Much of Native Speaker is very thoughtfully orchestrated—three of the album’s seven tracks are around seven minutes in length or longer. One of the first critiques of your live set noted “There was plenty of impressive musicianship and four-part vocal chorals, but little in the way of structure.” How have you been able to develop your live show to translate the delicacy and patience of your recorded songs, and do you feel like you’ve grown as a live act this past year?

KL: Native Speaker was written completely in a live setting, so it’s interesting that it could be perceived that way. The difficult part for us was to bring the live setting into the recorded environment and not the other way around. However, I do believe that we have grown exponentially as a live act in the past couple of months. It wasn’t after the album was finished that we realized that there were plenty of problems with the live set; we were not approaching it in the right manner. To us we want to be able to have a live set without any musical flaws, and having that goals is a real wonderful challenge for us.

Since first reading about you guys last summer, it’s been a rarity to make it through a profile or review without someone comparing you to a band like Animal Collective. Do the comparisons grow old, or do you sort of find them complimentary still?

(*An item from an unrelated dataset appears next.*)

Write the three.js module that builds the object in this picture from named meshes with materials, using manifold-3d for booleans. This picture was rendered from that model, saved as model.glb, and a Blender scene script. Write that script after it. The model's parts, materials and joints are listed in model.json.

Is there a band that you’re surprised that you haven’t been compared to yet?

KL: At first the comparisons were tiresome, but like any question that has been asked over and over again it is natural to grow impatient with them. We think it’s a huge compliment to be compared to bands or musicians that we had at one point or still look up to. It’s hard to answer that question because when we write music we don’t reach for a specific band to encompass. Though we have been surprised with being compared to bands that we have never listened to or heard about; example being Cocteau Twins—I have yet to listen to them.

What other acts are out there right now that have left an impression on you musically?

KL: Steve Reich, Philip Glass, Debussey, Women, Azeda Booth, Morgan Greenwood, Long Long Long, Aphex Twin, and Talking Heads have influenced us.